The Defenders usiłuje ukryć wiele rzeczy. Nieciekawego, nudnego i przewidywalnego Iron Fista. Brak pomysłu na zagospodarowanie tak ogromnej liczby postaci drugoplanowych. Kiepskie motywacje superbohaterów. To maskowanie zazwyczaj udaje się całkiem nieźle. Niestety, nie zawsze.
Co nie zmienia faktu, że The Defenders ogląda się świetnie.
Daredevil, Jessica Jones, Iron Fist i Luke Cage spotykają się, aby pokonać zło, które zagraża miastu. Jest w tym serialu wszystko to, na co czekali fani solowych serii o superherosach. Bohaterowie zaczynają w punkcie, w którym ich zostawiliśmy poprzednim razem i bardzo powoli rozpoczynają nową przygodę. Każdy z nich jest dokładnie taki sam, jakim pamiętamy go z poprzednich serii. Twórcy wyciągnęli esencję z tego, co było najlepsze w solowych występach i przyznam, że wypadło to naprawdę przyzwoicie. Zwłaszcza, że bohaterowie mają już ugruntowane charaktery i niosą niemały bagaż doświadczeń. Nie dotyczy to oczywiście Iron Fista, który jest tak samo nieciekawy i irytujący jak wcześniej.
The Defenders nie potrafi utrzymać widza w napięciu. Na pierwszy rzut oka wszystko jest tu poprawnie zarysowane, zagrożenie istnieje, ludzie giną w niewyjaśnionych okolicznościach, a nad zepsutym miastem wisi widmo destrukcji. Szkoda tylko, że ani przez chwilę widz nie czuje tego zagrożenia. Nie jest to wina czarnych charakterów, bo Sigourney Weaver jest wymarzoną antagonistką. Nie jest to wina samych bohaterów, bo aktorzy robią co w ich mocy, aby przedstawić emocje, które targają ich postaciami.
Problem polega na tym, że scenariusz nie pokazał w przekonujący sposób, co czeka nasz świat i bohaterów, jeśli ich misja zakończy się fiaskiem. Serial nie potrafi nawet skutecznie zasugerować widzowi, że coś złego może przytrafić się przyjaciołom herosów.
Podobnie rzecz ma się z tempem akcji. Początkowo wszystko płynnie przesuwa się w kierunku finału i ostatecznej konfrontacji. Ale później fabuła zaczyna się rozwlekać i widz wie, że spowolnienie akcji ma na celu prezentację bohaterów drugoplanowych. Bardzo boli mnie, że Trish Walker i Karen Page zostały potraktowane po macoszemu. W poprzednich seriach potrafiły zadbać o siebie i przejawiały wolę walki.
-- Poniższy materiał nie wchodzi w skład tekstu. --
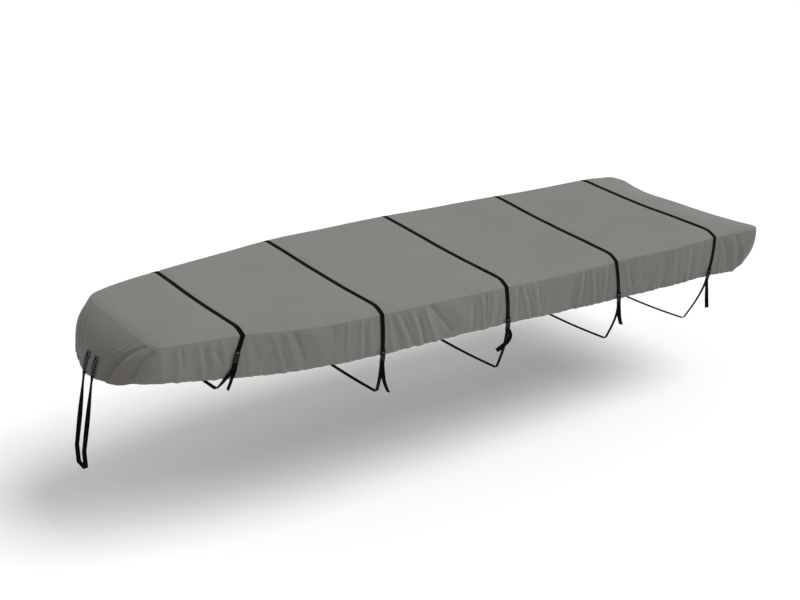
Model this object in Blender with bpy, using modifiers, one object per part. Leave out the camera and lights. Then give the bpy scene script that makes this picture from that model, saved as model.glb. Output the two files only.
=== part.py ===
"""A fitted cover for an open flat-bottomed boat with a square bow, as it sits on the boat.

X points to port, Y to the stern and Z up. The origin is under the top panel, on the centre
line at the middle strap. The boat is left out, so the cover is hollow and open below.
"""

import math
from collections import namedtuple

import bmesh
import bpy
import numpy as np
from mathutils import Matrix, Vector

# Heights in the tables are above the ground that the trailer stands on.
MOUNT_HEIGHT = 1.3905

# One row for each place round the port half, from the middle of the bow to the middle of the
# stern. The seam joins top and skirt and the hem is the lower edge. The bulge is how far the
# middle of the skirt stands out of the straight line between them, and the rise is the height
# of the top above the seam: the straps hold it down and it stands higher between them.
Place = namedtuple("Place", "name seam_x seam_y seam_z hem_x hem_y hem_z bulge rise")
PLACES = (
    Place("bow_middle", 0.000, -2.475, 1.430, 0.000, -2.712, 1.150, 0.050, 0.034),
    Place("bow_inner", 0.180, -2.475, 1.430, 0.180, -2.684, 1.160, 0.050, 0.034),
    Place("bow_outer", 0.340, -2.473, 1.432, 0.325, -2.640, 1.180, 0.045, 0.034),
    Place("bow_round", 0.450, -2.464, 1.433, 0.405, -2.582, 1.196, 0.038, 0.038),
    Place("bow_corner", 0.500, -2.436, 1.433, 0.446, -2.520, 1.197, 0.028, 0.042),
    Place("fore_quarter", 0.538, -2.344, 1.438, 0.486, -2.413, 1.188, 0.018, 0.037),
    Place("fore", 0.583, -2.155, 1.437, 0.540, -2.185, 1.163, 0.012, 0.034),
    Place("strap_1", 0.623, -1.945, 1.432, 0.585, -1.970, 1.139, 0.010, 0.035),
    Place("fore_side", 0.709, -1.548, 1.403, 0.671, -1.558, 1.112, 0.010, 0.050),
    Place("strap_2", 0.791, -1.020, 1.400, 0.750, -1.020, 1.102, 0.010, 0.037),
    Place("fore_mid", 0.816, -0.528, 1.387, 0.776, -0.528, 1.094, 0.010, 0.032),
    Place("strap_3", 0.832, -0.013, 1.367, 0.792, -0.013, 1.080, 0.010, 0.036),
    Place("mid_side", 0.830, 0.485, 1.337, 0.791, 0.485, 1.043, 0.010, 0.047),
    Place("strap_4", 0.825, 1.016, 1.323, 0.786, 1.016, 1.008, 0.010, 0.038),
    Place("aft_side", 0.819, 1.539, 1.296, 0.779, 1.534, 0.979, 0.010, 0.042),
    Place("strap_5", 0.813, 2.024, 1.287, 0.772, 2.009, 0.960, 0.014, 0.036),
    Place("stern_side", 0.814, 2.318, 1.275, 0.766, 2.213, 0.939, 0.030, 0.032),
    Place("stern_corner", 0.804, 2.480, 1.260, 0.745, 2.332, 0.925, 0.048, 0.028),
    Place("stern_round", 0.740, 2.532, 1.248, 0.668, 2.362, 0.925, 0.048, 0.028),
    Place("stern_outer", 0.580, 2.530, 1.238, 0.520, 2.356, 0.935, 0.036, 0.028),
    Place("stern_inner", 0.300, 2.522, 1.226, 0.300, 2.358, 0.950, 0.030, 0.028),
    Place("stern_middle", 0.000, 2.518, 1.222, 0.000, 2.358, 0.955, 0.026, 0.028),
)
BOW_CORNER = "bow_corner"
STERN_CORNER = "stern_corner"

# The top rises from its seam over each run, and is flat from shoulder to shoulder with a slight
# hollow along the middle. The edges at the bow and stern shape it as far in as the end reach.
SHOULDER_RUN = 0.100
BOW_RUN = 0.380
STERN_RUN = 0.380
END_REACH = 0.480
TOP_SAG = 0.010

# The edge at the stern sags on its starboard side.
DIP_X = -0.470
DIP_Y = 2.500
DIP_DEPTH = 0.022
DIP_WIDTH = 0.260
DIP_LENGTH = 0.280

CLOTH = 0.002
PANEL_GAP = 0.0020
SEAM_DROP = 0.0026

TOP_ROWS = 46
TOP_COLUMNS = 18
SIDE_COLUMNS = 92
SKIRT_ROWS = 4
BOW_COLUMNS = 24
BOW_ROWS = 6
STERN_COLUMNS = 16

# Soft folds of the side skirts: where the ridge starts at the seam, how far aft it has moved
# at the hem, and its width and height. They fan out behind each strap and hang in front of it.
Fold = namedtuple("Fold", "start lean width height")
SIDE_FOLDS = (
    Fold(-2.330, 0.02, 0.040, 0.006),
    Fold(-2.200, 0.01, 0.035, 0.006),
    Fold(-2.135, 0.03, 0.030, 0.005),
    Fold(-1.865, 0.09, 0.050, 0.007),
    Fold(-1.730, 0.08, 0.045, 0.007),
    Fold(-1.655, 0.12, 0.045, 0.009),
    Fold(-1.540, 0.11, 0.050, 0.009),
    Fold(-1.385, 0.03, 0.045, 0.005),
    Fold(-1.290, 0.00, 0.035, 0.006),
    Fold(-1.180, 0.03, 0.035, 0.007),
    Fold(-0.890, 0.12, 0.045, 0.008),
    Fold(-0.800, 0.13, 0.040, 0.008),
    Fold(-0.700, 0.14, 0.045, 0.009),
    Fold(-0.540, 0.14, 0.060, 0.009),
    Fold(-0.350, 0.07, 0.045, 0.005),
    Fold(-0.245, 0.07, 0.035, 0.006),
    Fold(0.085, 0.13, 0.040, 0.008),
    Fold(0.230, 0.12, 0.045, 0.006),
    Fold(0.400, 0.06, 0.055, 0.005),
    Fold(0.640, 0.03, 0.045, 0.006),
    Fold(0.745, 0.07, 0.040, 0.007),
    Fold(0.860, 0.05, 0.035, 0.006),
    Fold(1.130, 0.11, 0.045, 0.008),
    Fold(1.300, -0.08, 0.050, 0.007),
    Fold(1.440, 0.04, 0.050, 0.004),
    Fold(1.600, 0.04, 0.045, 0.006),
    Fold(1.790, 0.05, 0.040, 0.006),
    Fold(2.130, 0.12, 0.040, 0.008),
    Fold(2.235, 0.10, 0.045, 0.008),
)
STARBOARD_FOLD_SHIFT = 0.045
BOW_FOLDS = (
    Fold(-0.330, 0.02, 0.035, 0.006),
    Fold(-0.220, 0.01, 0.040, 0.005),
    Fold(0.330, -0.17, 0.045, 0.010),
    Fold(0.415, -0.15, 0.040, 0.009),
)
FOLD_TOP = 0.12  # folds start this share of the way down the skirt
STRAP_PRESS = 0.060  # folds are pressed flat within this distance of a strap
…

Niestety, w tym serialu brakuje dla nich czasu.
The Defenders nie jest jednak złą produkcją.
Trzeba przyznać, że seria ma narzędzia, aby skutecznie ukryć swoje wady. Aktorzy (z wyjątkiem Finna Jonesa, który gra Iron Fista) w większości wypadają świetnie. Oczywiście najjaśniej świeci gwiazda Matta Murdocka, którego gra Charlie Cox. Aktor wypada tak obłędnie, że prawie zapomniałem, iż nie oglądam kolejnego sezonu Daredevila, bo utalentowany prawnik przyćmiewa resztę obsady.
Sceny walk nie są może wyjątkowo emocjonujące, ale realizacyjnie wypadają bardzo przyzwoicie. Czasem wkrada się drobny chaos i możemy nie zdążyć zauważyć kluczowych ruchów i ciosów, ale na potrzeby telewizyjnej serii jest wystarczająco dynamicznie i... dość zabawnie. Na szczęście jest to humor zamierzony.
Mimo pewnych trudności scenariuszowych, serial The Defenders ma kilka wyjątkowo zaskakujących punktów i to nawet dla nich warto jest obejrzeć serię do końca. Przyznam, że nie spodziewałem się, tak ostrych zwrotów akcji. Jest to o tyle interesujące, że wszystkie poprzednie seriale miały dość przewidywalny rytm wydarzeń. Tu został on zaburzony i całej serii wyszło to na dobre.
Najlepsze w tym serialu jest to, że mimo widocznych wad, ogląda się go naprawdę rewelacyjnie. To prawdopodobnie nowy rozdział w świecie superbohaterów od tandemu Netflix/Marvel. Konkurencja – Arrow i Flash – nie ma z nim żadnych szans.